Почему же, в самом деле, так настойчиво «гнал» Никола своего служителя со своею иконою из Корсуни, почему выбрал для своего нового местопребывания именно Рязань? Гнал служителя, конечно, не Никола,— гнали половцы, пришедшие в движение после Калкского поражения, вспугнутые монголо-татарами, наполнившими причерноморские степи и отрезавшими Корсунь от Руси. Никола «запрещает» своему служителю идти через опасные половецкие степи и указывает ему путь вокруг Европы через Рижский залив, Кесь и Новгород на Рязань. Рязанское княжество не случайно также было выбрано для нового места пребывания иконы Николы. Русское население на берегах Черного моря издавна было связано с Черниговским и Рязанским княжествами. Тесные связи Рязани с Причерноморьем определялись вхождением Чернигова и Муромо-Рязанской земли в единое владение Святослава Ярославича. Правнук Святослава Ярославича новгород-северский князь Игорь Святославич в своем знаменитом неудачном походе на половцев ставил себе целью достигнуть далекой Тмутаракани на Таманском полуострове. Русское население было довольно обильным и в Тмутаракани и в Корсуни еще в XIII веке. Впрочем, в первой половине XIII века эти древние связи настолько ослабели, что служитель иконы, отказываясь выполнять требование Николы идти в Рязанскую землю, мог сослаться на свое незнание этой земли.

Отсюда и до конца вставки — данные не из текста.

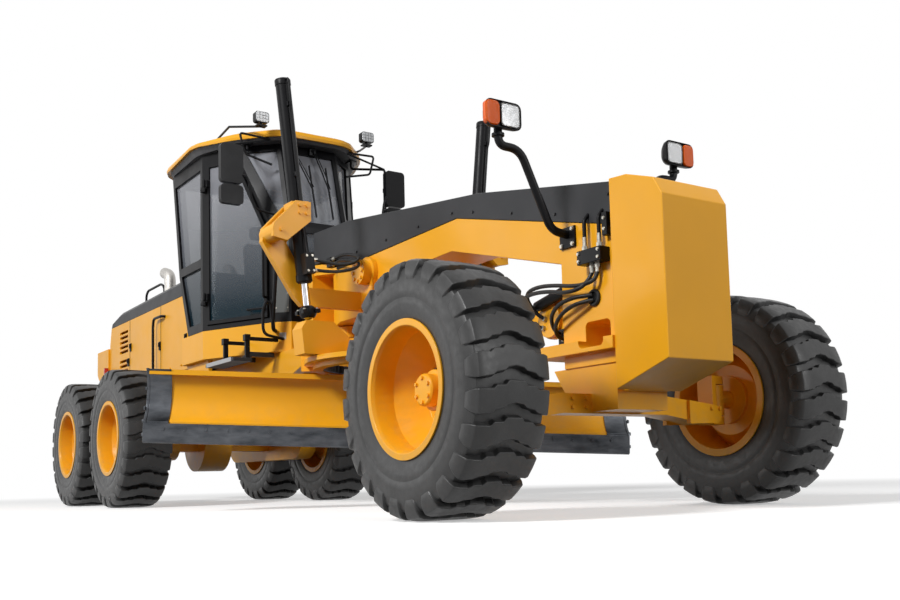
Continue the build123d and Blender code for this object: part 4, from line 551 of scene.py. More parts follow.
def rounded_path(points, bend, steps=6):
    """The corners of a bent tube's line, each rounded over a length of the tube."""
    points = [Vector(point) for point in points]
    path = [points[0]]
    for before, corner, after in zip(points, points[1:], points[2:]):
        reach = min(bend, (before - corner).length * 0.48, (after - corner).length * 0.48)
        start = corner + (before - corner).normalized() * reach
        end = corner + (after - corner).normalized() * reach
        for step in range(steps + 1):
            t = step / steps
            path.append(start * (1 - t) ** 2 + corner * 2 * t * (1 - t) + end * t ** 2)
    path.append(points[-1])
    return path


def add_tube(shape, points, radius, bend=0.05, sides=12):
    """A bent round tube along a line of points."""
    path = rounded_path(points, bend)
    across, over = frame_along(path[1] - path[0])
    rings = []
    for index, place in enumerate(path):
        ahead = path[min(index + 1, len(path) - 1)] - path[max(index - 1, 0)]
        ahead.normalize()
        across = (across - ahead * across.dot(ahead)).normalized()
        over = ahead.cross(across)
        rings.append(circle_points(place, across, over, radius, sides))
    add_loft(shape, rings)


def mirrored(points, side):
    return [(x, side * y, z) for x, y, z in points]


def add_tube_pairs(shape, tubes):
    """Tubes given for the left side as (radius, bend, points), and their mirror images."""
    for side in SIDES:
        for radius, bend, points in tubes:
            add_tube(shape, mirrored(points, side), radius, bend)


def add_turned(shape, centre, axis, profile, sides=48):
    """A turned ring or cup: profile of (along the axis, radius), closed on itself."""
    axis = Vector(axis).normalized()
    across, over = frame_along(axis)
    rings = []
    for a, b in turns(sides):
        out = across * a + over * b
        rings.append([Vector(centre) + axis * along + out * radius for along, radius in profile])
    add_loft(shape, rings, closed=True)


# Bolt heads: one Geometry Nodes tree sets a washer and a hexagon on every point, faced as the point says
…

Вторая повесть рязанского свода — о разорении Рязани Батыем — и наиболее значительна по размерам, и наиболее ценна в литературном отношении. Это типичная воинская повесть — одно из лучших произведений древней русской литературы. В ней нет открытого вымысла, но есть уже художественное обобщение, приведшее к некоторому искажению исторических событий — искажению, которое было вызвано тем, что в народной памяти ко времени написания повести сложились уже свои представления о гибели независимости Руси.
Когда, явившись на пограничную со степью реку Зоронеж, Батый прислал к рязанским князьям «послов бездельных» с требованием уплатить «во всем десятину», рязанский князь Юрий Ингоревич созывает на совещание князей Рязанской земли. В этом совещании по повести принимают участие живые и мертвые... Многих из созываемых Юрием князей к 1237 году уже не было в живых: Давыд Муромский умер в 1228 году, Всеволод Пронский — отец кир Михаила Пронского, упоминаемого в дальнейшем,— умер еще раньше, в 1208 году. Сзывает Юрий и Олега Красного, и Глеба Коломенского (последний, впрочем, упоминается не во всех списках и по летописи не известен). Родственные отношения всех этих князей эпически сближены, все они сделаны братьями. В последовавшей затем битве все эти князья гибнут, хотя об Олеге Красном (на самом деле не брате, а племяннике Юрия) известно, что он пробыл в плену у Батыя до 1252 года и умер в 1258 году. Это соединение всех рязанских князей — живых и мертвых — в единое братское войско, затем гибнущее в битве с Батыем, вызывает в памяти эпические предания о гибели богатырей на Калке, записанные в поздних летописях XV—XVI веков. Там также были соединены «храбры» разных времен и разных князей (Добрыня — современник Владимира I и Александр Попович — современник Липицкой битвы 1212 г.). И здесь и там перед нами, следовательно, результат общего им обоим эпического осмысления Батыева погрома как общей круговой чаши для всех русских «храбров». Образ общей смертной чаши много раз как рефрен настойчиво повторяется в повести. О смертной чаше, испить которую пришел перед битвой черед князьям и дружине, говорят перед боем князья; он развивается в образ боя-пира; им подчеркивается равенство всех: «...И не оста во граде ни един живых,— говорится о Рязани,— вси равно умроша и едину чашу смертную пиша. Несть бо ту ни стонюща, ни плачуща: и ни отцу и матери о чадех, или чадом о отци и матери, ни брату о брате, ни ближнему роду, но вси вкупе мертви лежаща».